Source: PetWave, Updated on July 16, 2015
Infectious Hepatitis

Causes of Infectious Canine Hepatitis

Canine infectious hepatitis (ICH) is caused by a specific virus known as canine adenovirus type 1 (CAV-1). There is also a canine adenovirus type 2, which causes respiratory disease. The CAV-1 virus is transmitted between dogs by direct oral or nasal contact with the body secretions from an infected dog, such as urine, feces, saliva and nasal discharge. Exposure to urine seems to be the most common route of infection in dogs. Some external parasites can carry CAV-1. The virus also can be transmitted on fomites, which are inanimate objects or items such as bedding, feces, leashes and shoes, although this mode of transmission is much less common that direct oronasal contact. CAV-1 first lands in the dog’s tonsils and lymph nodes, where it begins to propagate. From there, viral particles disseminate throughout the body, traveling in the blood. The virus lodges and multiplies in various tissues, with a particular fondness for the liver, kidneys and lining of blood vessels. Viral particles are excreted in all bodily secretions starting about 5 days after the dog becomes infected. Even if the dog recovers from this illness, it will continue to shed the virus - and to be infective to other dogs - for up to 9 months.

Preventing Infectious Hepatitis

Infectious canine hepatitis can almost always be prevented by vaccination against the canine adenovirus. The modified live vaccine is part of some fairly common combination vaccines referred to in the veterinary profession as “DHLPP” and “DH2PP”. The “H” part of these vaccines is the component that provides protection against adenovirus. It is important to remember that vaccines do not provide absolute protection in all cases. In other words, no vaccine is 100% effective all of the time.

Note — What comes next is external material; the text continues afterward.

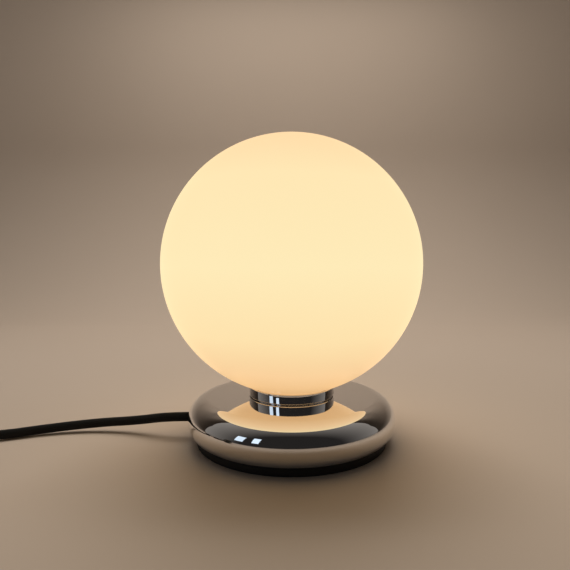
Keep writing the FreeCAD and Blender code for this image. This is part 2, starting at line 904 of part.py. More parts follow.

However, vaccination is usually extremely effective against this particular canine virus. Most veterinarians recommend an initial “puppy series” of vaccinations, followed by a booster at one year and then boosters every 3 years thereafter, although specific vaccines and vaccination protocols can be controversial even within the veterinary community. Owners should discuss vaccines and vaccination schedules with their pet’s veterinarian to come up with a protocol that is appropriate for their dog.

Special Notes

Infectious canine hepatitis is very uncommon in dogs that have been properly vaccinated as puppies and that are kept up to date on their vaccinations according to the current vaccination protocols of the time. ICH is not a zoonotic disease, which means that it is not transmitted from dogs to people.